My sound is unique – in a sense I feel not many artists are on the same wave. The sound is based on feeling; it’s more than just the vocals but the way everything blends together. At times I add a smooth R&B element, which depicts my melodic flow. Growing up on a lot of Lucky Dube (a South African artist), Ja Rule, Craig David, and many more great artists around my youth inspires my sound. It’s very flexible; we are adventurous when it comes to sonics, which can at times be risky in the music business but we feel sound has no limit. From deep 808 drum patterns to smooth jazz bass – a genuine mix of sounds from the west, UK foundation and southern flavour.

What informs your music and songwriting?
Most of my songs are actually not written down but I choose to take the freestyle approach so it’s more natural and in the moment. I have trained myself to always be musically inclined so it’s all pure. I like to picture moments in life – like on SNM I say “Whipping up a storm but you cant handle it”. These are settings people go through – at times during trying times in any relations these are feelings you feel. I’ve felt it and growing up poetry was a big part of my musical foundation, allowing me to more emotive with my songwriting. With it also being in the moment, there are no limits.
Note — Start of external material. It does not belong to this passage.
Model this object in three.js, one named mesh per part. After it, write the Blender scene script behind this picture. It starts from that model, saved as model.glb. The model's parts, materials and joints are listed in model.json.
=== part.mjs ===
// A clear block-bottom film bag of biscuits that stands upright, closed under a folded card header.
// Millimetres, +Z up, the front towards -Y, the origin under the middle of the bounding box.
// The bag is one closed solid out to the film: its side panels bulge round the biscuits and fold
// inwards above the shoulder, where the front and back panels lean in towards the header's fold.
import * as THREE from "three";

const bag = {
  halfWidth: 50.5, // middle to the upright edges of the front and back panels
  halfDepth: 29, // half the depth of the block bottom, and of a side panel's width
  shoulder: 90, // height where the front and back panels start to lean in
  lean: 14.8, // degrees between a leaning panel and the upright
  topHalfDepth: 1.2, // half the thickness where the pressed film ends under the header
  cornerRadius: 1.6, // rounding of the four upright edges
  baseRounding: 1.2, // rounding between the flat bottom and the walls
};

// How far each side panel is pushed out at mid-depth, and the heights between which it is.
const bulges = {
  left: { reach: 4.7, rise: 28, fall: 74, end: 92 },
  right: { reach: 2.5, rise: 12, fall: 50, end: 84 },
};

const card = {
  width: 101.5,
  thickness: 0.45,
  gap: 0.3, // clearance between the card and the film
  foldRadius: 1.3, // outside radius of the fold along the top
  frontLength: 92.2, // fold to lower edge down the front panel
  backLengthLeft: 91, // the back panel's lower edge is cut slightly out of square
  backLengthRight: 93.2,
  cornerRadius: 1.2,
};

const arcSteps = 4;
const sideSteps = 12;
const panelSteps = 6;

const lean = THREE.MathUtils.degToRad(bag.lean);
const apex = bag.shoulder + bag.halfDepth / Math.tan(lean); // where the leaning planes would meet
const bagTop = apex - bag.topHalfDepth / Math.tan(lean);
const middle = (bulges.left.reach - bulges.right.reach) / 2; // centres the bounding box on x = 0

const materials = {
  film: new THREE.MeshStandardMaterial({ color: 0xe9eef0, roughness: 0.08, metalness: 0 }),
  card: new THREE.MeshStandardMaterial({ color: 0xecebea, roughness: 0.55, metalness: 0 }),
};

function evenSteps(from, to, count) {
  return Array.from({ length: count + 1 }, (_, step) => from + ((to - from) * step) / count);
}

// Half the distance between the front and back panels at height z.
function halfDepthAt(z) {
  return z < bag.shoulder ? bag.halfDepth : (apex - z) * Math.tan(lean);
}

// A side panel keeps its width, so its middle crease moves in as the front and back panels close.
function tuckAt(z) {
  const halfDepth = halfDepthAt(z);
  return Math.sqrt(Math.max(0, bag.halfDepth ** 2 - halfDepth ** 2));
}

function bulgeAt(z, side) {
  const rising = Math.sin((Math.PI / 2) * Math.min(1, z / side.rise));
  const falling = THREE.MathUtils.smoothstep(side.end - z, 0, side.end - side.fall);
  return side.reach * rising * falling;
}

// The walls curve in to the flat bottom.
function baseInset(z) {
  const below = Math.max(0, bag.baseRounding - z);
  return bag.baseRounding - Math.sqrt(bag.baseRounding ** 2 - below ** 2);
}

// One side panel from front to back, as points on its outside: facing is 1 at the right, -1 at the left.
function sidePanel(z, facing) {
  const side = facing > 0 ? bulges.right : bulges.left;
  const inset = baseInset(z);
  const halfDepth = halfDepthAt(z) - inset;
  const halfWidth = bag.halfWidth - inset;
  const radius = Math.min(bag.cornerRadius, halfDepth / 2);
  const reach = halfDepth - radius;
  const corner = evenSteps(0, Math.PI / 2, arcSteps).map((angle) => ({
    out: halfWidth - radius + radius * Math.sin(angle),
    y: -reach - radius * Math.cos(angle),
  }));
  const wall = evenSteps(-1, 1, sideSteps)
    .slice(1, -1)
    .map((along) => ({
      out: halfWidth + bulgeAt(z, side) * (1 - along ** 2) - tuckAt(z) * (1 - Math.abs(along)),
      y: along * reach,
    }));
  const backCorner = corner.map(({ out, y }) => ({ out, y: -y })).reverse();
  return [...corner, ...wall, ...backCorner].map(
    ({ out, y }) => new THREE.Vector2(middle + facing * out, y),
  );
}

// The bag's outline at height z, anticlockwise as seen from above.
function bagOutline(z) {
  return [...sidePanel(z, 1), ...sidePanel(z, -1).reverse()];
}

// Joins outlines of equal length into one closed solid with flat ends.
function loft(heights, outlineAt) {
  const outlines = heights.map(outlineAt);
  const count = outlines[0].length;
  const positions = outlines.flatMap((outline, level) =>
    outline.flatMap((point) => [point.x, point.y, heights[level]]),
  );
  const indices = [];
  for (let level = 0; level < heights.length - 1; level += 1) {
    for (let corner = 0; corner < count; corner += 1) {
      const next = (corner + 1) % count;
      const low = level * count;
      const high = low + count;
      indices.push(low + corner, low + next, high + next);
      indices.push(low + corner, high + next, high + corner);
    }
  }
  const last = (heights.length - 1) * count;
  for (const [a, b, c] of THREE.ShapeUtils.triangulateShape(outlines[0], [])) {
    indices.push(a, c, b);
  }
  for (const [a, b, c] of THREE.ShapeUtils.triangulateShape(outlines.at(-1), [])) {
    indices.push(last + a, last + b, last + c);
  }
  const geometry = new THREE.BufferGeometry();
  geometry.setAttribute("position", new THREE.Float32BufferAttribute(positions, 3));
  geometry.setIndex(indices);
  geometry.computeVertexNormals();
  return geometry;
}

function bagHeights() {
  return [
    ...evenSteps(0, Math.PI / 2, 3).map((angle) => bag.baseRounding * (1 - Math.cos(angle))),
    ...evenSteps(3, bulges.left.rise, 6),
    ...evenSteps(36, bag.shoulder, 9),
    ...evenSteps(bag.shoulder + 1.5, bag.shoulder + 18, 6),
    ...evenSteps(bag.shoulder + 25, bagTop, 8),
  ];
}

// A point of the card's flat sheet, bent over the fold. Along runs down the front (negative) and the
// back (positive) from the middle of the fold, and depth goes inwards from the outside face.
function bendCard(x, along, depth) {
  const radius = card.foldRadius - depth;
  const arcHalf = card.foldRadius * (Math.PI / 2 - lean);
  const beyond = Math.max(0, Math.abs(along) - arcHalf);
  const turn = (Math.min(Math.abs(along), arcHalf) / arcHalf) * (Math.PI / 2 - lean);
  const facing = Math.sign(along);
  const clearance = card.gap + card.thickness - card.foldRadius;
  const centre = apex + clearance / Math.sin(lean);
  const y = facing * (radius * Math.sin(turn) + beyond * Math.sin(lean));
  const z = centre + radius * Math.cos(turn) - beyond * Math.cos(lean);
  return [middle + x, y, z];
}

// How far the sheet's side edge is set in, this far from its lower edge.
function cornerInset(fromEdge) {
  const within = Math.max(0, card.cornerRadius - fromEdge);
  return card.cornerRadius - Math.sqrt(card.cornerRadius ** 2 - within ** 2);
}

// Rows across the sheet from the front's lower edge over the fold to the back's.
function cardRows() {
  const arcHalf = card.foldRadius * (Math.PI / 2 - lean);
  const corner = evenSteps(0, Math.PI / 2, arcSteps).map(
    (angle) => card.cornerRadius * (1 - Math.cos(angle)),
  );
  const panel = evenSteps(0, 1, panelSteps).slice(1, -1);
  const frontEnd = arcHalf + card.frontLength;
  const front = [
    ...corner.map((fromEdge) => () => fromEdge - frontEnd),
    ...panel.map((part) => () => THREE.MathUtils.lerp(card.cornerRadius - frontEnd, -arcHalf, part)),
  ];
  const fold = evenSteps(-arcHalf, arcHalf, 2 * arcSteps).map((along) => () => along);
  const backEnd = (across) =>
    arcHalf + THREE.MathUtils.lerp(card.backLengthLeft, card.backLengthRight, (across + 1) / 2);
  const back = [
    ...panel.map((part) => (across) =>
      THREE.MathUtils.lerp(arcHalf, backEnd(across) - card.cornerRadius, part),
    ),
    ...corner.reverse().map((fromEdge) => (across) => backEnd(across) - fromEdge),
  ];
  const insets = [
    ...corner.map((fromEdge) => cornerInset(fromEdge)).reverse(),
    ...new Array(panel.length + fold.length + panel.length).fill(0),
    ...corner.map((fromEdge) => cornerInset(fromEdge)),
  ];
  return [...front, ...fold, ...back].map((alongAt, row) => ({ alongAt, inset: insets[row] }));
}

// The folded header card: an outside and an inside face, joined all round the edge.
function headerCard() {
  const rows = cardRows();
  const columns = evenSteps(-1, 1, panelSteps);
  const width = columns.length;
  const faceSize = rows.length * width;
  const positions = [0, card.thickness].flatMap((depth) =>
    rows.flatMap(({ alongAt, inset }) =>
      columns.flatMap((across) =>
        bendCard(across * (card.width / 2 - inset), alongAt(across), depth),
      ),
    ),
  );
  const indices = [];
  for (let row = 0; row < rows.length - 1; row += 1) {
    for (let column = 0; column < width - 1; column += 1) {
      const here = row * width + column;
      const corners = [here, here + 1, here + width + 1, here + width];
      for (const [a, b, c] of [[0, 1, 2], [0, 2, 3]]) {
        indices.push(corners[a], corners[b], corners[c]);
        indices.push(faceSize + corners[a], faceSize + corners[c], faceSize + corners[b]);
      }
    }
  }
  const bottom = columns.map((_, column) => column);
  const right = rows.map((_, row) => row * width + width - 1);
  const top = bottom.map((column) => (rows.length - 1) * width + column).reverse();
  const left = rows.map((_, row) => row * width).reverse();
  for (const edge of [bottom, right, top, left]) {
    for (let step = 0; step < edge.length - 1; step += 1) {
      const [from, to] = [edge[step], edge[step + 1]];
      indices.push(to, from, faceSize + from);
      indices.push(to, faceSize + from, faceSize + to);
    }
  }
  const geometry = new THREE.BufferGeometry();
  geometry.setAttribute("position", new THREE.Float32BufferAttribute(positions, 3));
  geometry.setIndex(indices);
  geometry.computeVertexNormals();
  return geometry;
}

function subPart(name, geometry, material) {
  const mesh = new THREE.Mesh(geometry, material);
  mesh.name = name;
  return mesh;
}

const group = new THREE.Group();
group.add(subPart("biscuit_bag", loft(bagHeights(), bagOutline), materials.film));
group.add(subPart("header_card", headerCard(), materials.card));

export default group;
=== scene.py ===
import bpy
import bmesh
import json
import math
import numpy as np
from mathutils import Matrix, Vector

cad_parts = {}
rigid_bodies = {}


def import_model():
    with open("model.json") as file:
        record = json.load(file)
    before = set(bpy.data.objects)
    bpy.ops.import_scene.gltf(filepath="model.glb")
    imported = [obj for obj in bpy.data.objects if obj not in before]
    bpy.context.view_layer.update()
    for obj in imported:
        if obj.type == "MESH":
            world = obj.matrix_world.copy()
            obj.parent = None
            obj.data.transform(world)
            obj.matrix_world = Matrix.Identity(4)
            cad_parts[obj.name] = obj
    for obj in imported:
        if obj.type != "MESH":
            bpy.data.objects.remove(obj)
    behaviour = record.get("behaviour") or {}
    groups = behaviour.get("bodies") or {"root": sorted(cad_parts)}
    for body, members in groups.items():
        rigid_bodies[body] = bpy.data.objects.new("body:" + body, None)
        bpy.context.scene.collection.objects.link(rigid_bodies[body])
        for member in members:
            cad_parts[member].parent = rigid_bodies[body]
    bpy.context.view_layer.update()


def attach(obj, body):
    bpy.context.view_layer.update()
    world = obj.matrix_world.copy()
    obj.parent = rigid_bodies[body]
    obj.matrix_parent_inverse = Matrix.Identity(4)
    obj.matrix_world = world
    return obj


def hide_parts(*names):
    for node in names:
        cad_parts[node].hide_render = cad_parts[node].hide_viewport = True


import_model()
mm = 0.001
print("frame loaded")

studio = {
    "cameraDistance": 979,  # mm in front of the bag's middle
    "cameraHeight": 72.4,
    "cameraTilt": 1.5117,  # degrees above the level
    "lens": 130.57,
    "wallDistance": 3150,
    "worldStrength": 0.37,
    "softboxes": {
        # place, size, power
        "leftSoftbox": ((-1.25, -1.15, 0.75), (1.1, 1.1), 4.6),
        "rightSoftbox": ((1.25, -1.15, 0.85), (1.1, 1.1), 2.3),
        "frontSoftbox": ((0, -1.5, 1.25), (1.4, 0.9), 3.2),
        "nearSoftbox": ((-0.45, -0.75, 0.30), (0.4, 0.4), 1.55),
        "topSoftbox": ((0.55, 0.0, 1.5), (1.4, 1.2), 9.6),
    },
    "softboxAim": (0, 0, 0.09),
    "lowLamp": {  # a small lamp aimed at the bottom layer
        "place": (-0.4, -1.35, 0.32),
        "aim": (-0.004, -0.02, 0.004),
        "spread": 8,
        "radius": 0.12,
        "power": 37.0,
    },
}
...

How have you evolved as an artist over the years?
Over the years I have grown musically as an artist. I now understand how to put together a song; it’s more than just a catchy hook and a strong rap. The production vibes have to be right, delivery, etc. You can hear the growth and through endless practice sharpening my talents it feels like somewhat second nature. I used to aim to make a song for the radio, which I feel limited my creativity to what’s current and through exploring different genres and cultures I now aim to make timeless music. Like you can play songs I recorded three years ago, such as Good Enough – every time I hear it I feel all the emotion I felt when recording it and people today tell me that song gave them a different perspective to their situations. As an artist you should aim to make timeless music.

What are you up to at the moment artistically?
I’m currently in the process of recording my next project. Parallel to that I have some joint singles and projects. We can’t give away too much. More experimenting. I have been listening to a lot of European rappers – Niska, from France, Frenna from Holland. These guys are truly versatile. They mix it up – cultural sauce which has inspired me to venture out and expand my sound. It’ll be something to shake up the industry.

What’s on your rider?
It depends on the event. My regular is any brown drink – Hennessy, Courvoisier. I’m not a fan of sandwiches and finger food so food is part of the arrangement. I will always request African or Caribbean food.

Tell us your most embarrassing or surreal experience.
It’s recent, I met afrobeat artist Eugy – he really inspired me to dedicate more time into perfecting my craft, putting in the man hours, and from the discussion we had it resulted in the EP No Love in February, and more music on the way.